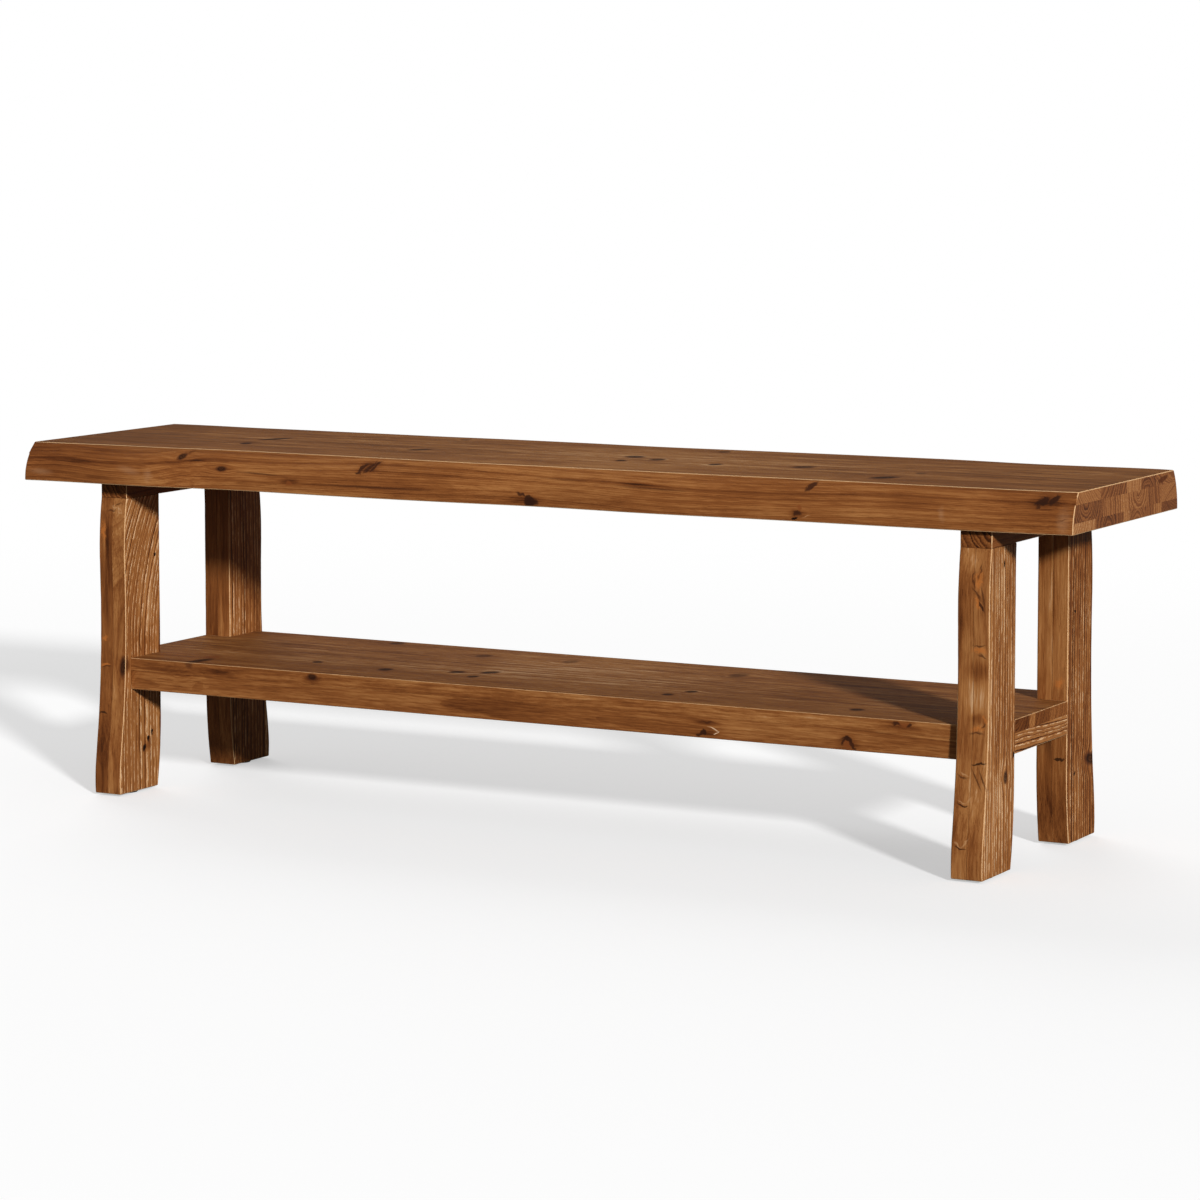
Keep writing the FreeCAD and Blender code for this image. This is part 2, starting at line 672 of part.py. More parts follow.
def glides():
    """Round glides, each nailed into its foot through a recess for the nail's head."""
    head_room = "(Sizes.nail_head + Sizes.glue_gap)"
    shank_room = "(Sizes.nail_shank + Sizes.glue_gap)"
    recess = "(Sizes.nail_head_height + Sizes.nail_sink)"
    outline = (
        (head_room, "0"),
        ("Sizes.glide_radius - Sizes.glide_bevel", "0"),
        ("Sizes.glide_radius", "Sizes.glide_bevel"),
        ("Sizes.glide_radius", "Sizes.glide_height"),
        (shank_room, "Sizes.glide_height"),
        (shank_room, recess),
        (head_room, recess),
    )
    for row, y_side in FRONT_AND_BACK:
        for end, x_side in LEFT_AND_RIGHT:
            name = f"{row}_{end}_glide"
            body = new_body(name)
            turned(body, name + "_turned", outline, ("0", "0", "0"))
            place = (f"{x_side} * {LEG_MIDDLE_X}", f"{y_side} * {FOOT_MIDDLE_Y}", "0")
            keep(bind(body, at=place), name)

    nail_tip = f"({NAIL_TOP} - Sizes.nail_sink)"
    nail = (
        ("0", "0"),
        ("Sizes.nail_head", "0"),
        ("Sizes.nail_head", "Sizes.nail_head_height"),
        ("Sizes.nail_shank", "Sizes.nail_head_height"),
        ("Sizes.nail_shank", f"{nail_tip} - Sizes.nail_point"),
        ("0", nail_tip),
    )
    body = new_body("glide_nails")
    place = (FOOT_MIDDLE_Y, "Sizes.nail_sink", LEG_MIDDLE_X)
    four_corners(body, [turned(body, "nail", nail, place)])
    keep(body, "glide_nails")


# The dowels.

def dowels():
    """Chamfered dowels: upright between legs and upper rails, level into the lower rails."""
    length = "(Sizes.dowel_in_leg + Sizes.dowel_in_rail)"
    body = new_body("leg_top_dowels")
    shank = "Sizes.dowel_radius"
    tip = "(Sizes.dowel_radius - Sizes.dowel_chamfer)"
    upright = (
        ("0", "0"),
        (tip, "0"),
        (shank, "Sizes.dowel_chamfer"),
        (shank, f"{length} - Sizes.dowel_chamfer"),
        (tip, length),
        ("0", length),
    )
    low = f"{LEG_TOP} - Sizes.dowel_in_leg"
    pair = []
    for board in ("outer", "inner"):
        place = (top_dowel_y(board), low, board_middle_x(board))
        pair.append(turned(body, f"{board}_top_dowel", upright, place))
    four_corners(body, pair)
    keep(body, "leg_top_dowels")

    body = new_body("lower_rail_dowels")
    level = tuple((along, across) for across, along in upright)
    pair = []
    for board in ("outer", "inner"):
        place = (f"{LEG_INNER_Y} - Sizes.dowel_in_rail", LOWER_DOWEL_Z, board_middle_x(board))
        pair.append(turned(body, f"{board}_rail_dowel", level, place, "H_Axis"))
    four_corners(body, pair)
    keep(body, "lower_rail_dowels")


# The bolts that hold the seat and the shelf to their rails.

HEXAGON_SIDES = 6


def draw_hexagon(sketch, flats):
    """A hexagon round the sketch's origin, with its sides tangent to a guide circle."""
    radius = f"({flats}) / 2"
    corner_radius = size(f"{radius} / cos(30 deg)")
    corners = []
    for number in range(HEXAGON_SIDES):
        turn = FreeCAD.Rotation(FreeCAD.Vector(0, 0, 1), number * 360 / HEXAGON_SIDES)
        corners.append(turn.multVec(FreeCAD.Vector(corner_radius, 0, 0)))
    for number in range(HEXAGON_SIDES):
        following = (number + 1) % HEXAGON_SIDES
        sketch.addGeometry(Part.LineSegment(corners[number], corners[following]))
    circle = Part.Circle(FreeCAD.Vector(), FreeCAD.Vector(0, 0, 1), size(radius))
    guide = sketch.addGeometry(circle, True)
    middle = (guide, PointOf.CENTRE, SketchAxis.ACROSS, PointOf.START)
    sketch.addConstraint(Sketcher.Constraint("Coincident", *middle))
    for number in range(HEXAGON_SIDES):
        following = (number + 1) % HEXAGON_SIDES
        ends = (number, PointOf.END, following, PointOf.START)
        sketch.addConstraint(Sketcher.Constraint("Coincident", *ends))
        sketch.addConstraint(Sketcher.Constraint("Tangent", number, guide))
    for number in range(1, HEXAGON_SIDES):
        sketch.addConstraint(Sketcher.Constraint("Equal", 0, number))
    first_corner = (0, PointOf.START, SketchAxis.ACROSS)
    sketch.addConstraint(Sketcher.Constraint("PointOnObject", *first_corner))
    rim = sketch.addConstraint(Sketcher.Constraint("Radius", guide, size(radius)))
    sketch.renameConstraint(rim, "flats")
    sketch.setExpression("Constraints.flats", radius)


def bolt_set(kind, rail_bottom, spacing, bolt_length, insert_base, insert_length):
    """Four bolts with their washers and the threaded inserts that they turn into."""
    y = f"{spacing} / 2"
    seat_level = f"({rail_bottom} + Sizes.counterbore_depth)"
    washer_low = f"({seat_level} - Sizes.washer_height)"
    head_low = f"({washer_low} - Sizes.bolt_head_height)"
    head_top = "Sizes.bolt_head_height"
    tip = f"({head_top} + {bolt_length})"

    body = new_body(f"{kind}_bolts")
    outline = (
        ("0", "0"),
        ("Sizes.bolt_head", "0"),
        ("Sizes.bolt_head", head_top),
        ("Sizes.bolt_radius", head_top),
        ("Sizes.bolt_radius", tip),
        ("0", tip),
    )
    bolt = turned(body, f"{kind}_bolt", outline, (y, head_low, LEG_MIDDLE_X))
    socket_plan = new_sketch(body, f"{kind}_socket_plan", "XY_Plane", (LEG_MIDDLE_X, y, head_low))
    draw_hexagon(socket_plan, "Sizes.socket_flats")
    socket = pocket(body, f"{kind}_socket", socket_plan, "Sizes.socket_depth")
    four_corners(body, [bolt, socket])
    keep(body, f"{kind}_bolts")

    bore = "(Sizes.bolt_radius + Sizes.thread_play)"
    rings = (
        (f"{kind}_bolt_washers", "Sizes.washer_radius", "Sizes.washer_height", washer_low),
        (f"{kind}_inserts", "Sizes.insert_radius", insert_length, insert_base),
    )
    for name, radius, height, low in rings:
        body = new_body(name)
        outline = ((bore, "0"), (radius, "0"), (radius, height), (bore, height))
        four_corners(body, [turned(body, f"{name}_ring", outline, (y, low, LEG_MIDDLE_X))])
        keep(body, name)


seat()
legs()
rails()
shelf()
glides()
dowels()
bolt_set(
    "seat",
    LEG_TOP,
    "Sizes.seat_bolt_spacing",
    "Sizes.seat_bolt_length",
    SEAT_UNDERSIDE,
    "Sizes.seat_insert_length",
)
bolt_set(
    "shelf",
    LOWER_RAIL_BOTTOM,
    "Sizes.shelf_bolt_spacing",
    "Sizes.shelf_bolt_length",
    SHELF_UNDERSIDE,
    "Sizes.shelf_insert_length",
)
doc.recompute()

for thing in doc.Objects:
    if "Invalid" in thing.State or "Error" in thing.State:
        raise ValueError(f"{thing.Label} failed: {thing.State}")
for node in NODES:
    if node.Shape.isNull() or not node.Shape.isValid():
        raise ValueError(f"{node.Label} has no valid shape")

os.makedirs("parts", exist_ok=True)
for node in NODES:
    node.Shape.exportStep(f"parts/{node.Label}.step")
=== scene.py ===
"""Visual model of a rustic shoe bench: stained softwood boards, live edges and end frames.

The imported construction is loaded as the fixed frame. Every board that shows is rebuilt as a copy of
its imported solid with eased, worn arrises, and gets a procedural finish of its own.
"""

import logging
import math
from dataclasses import dataclass, field
from enum import Enum

import bmesh
import bpy
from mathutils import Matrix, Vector, noise
from mathutils.bvhtree import BVHTree
from mathutils.kdtree import KDTree


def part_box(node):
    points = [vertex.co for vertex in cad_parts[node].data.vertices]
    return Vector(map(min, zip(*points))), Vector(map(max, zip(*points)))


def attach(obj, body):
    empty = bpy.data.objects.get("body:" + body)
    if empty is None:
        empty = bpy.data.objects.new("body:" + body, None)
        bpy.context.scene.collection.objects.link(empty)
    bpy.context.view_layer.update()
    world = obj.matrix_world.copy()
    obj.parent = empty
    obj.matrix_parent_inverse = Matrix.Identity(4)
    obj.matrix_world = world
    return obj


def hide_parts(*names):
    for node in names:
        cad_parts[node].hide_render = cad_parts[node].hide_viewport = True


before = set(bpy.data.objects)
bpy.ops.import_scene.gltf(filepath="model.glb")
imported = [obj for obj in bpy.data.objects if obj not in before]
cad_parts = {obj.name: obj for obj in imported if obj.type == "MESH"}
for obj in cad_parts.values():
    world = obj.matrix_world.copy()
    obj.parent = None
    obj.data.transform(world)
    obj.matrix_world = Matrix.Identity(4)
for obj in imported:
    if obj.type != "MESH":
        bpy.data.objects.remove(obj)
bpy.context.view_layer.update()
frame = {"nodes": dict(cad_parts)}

LOG = logging.getLogger("shoe_bench")
MM = 0.001
BODY = "root"

Colour = tuple[float, float, float]
Triple = tuple[float, float, float]
Socket = bpy.types.NodeSocket
Outputs = bpy.types.NodeOutputs
Feed = Socket | float | tuple
FLOAT, VECTOR, COLOUR = "NodeSocketFloat", "NodeSocketVector", "NodeSocketColor"
Edges = list[bmesh.types.BMEdge]


def opaque(colour: Colour) -> tuple[float, float, float, float]:
    """Returns a colour with full alpha."""
    return (*colour, 1.0)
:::
Repeat word for word the lines from the line containing "for thing in" to the line containing "from mathutils.kdtree import KDTree", both lines included; nothing else should appear.

- The result
for thing in doc.Objects:
    if "Invalid" in thing.State or "Error" in thing.State:
        raise ValueError(f"{thing.Label} failed: {thing.State}")
for node in NODES:
    if node.Shape.isNull() or not node.Shape.isValid():
        raise ValueError(f"{node.Label} has no valid shape")

os.makedirs("parts", exist_ok=True)
for node in NODES:
    node.Shape.exportStep(f"parts/{node.Label}.step")
=== scene.py ===
"""Visual model of a rustic shoe bench: stained softwood boards, live edges and end frames.

The imported construction is loaded as the fixed frame. Every board that shows is rebuilt as a copy of
its imported solid with eased, worn arrises, and gets a procedural finish of its own.
"""

import logging
import math
from dataclasses import dataclass, field
from enum import Enum

import bmesh
import bpy
from mathutils import Matrix, Vector, noise
from mathutils.bvhtree import BVHTree
from mathutils.kdtree import KDTree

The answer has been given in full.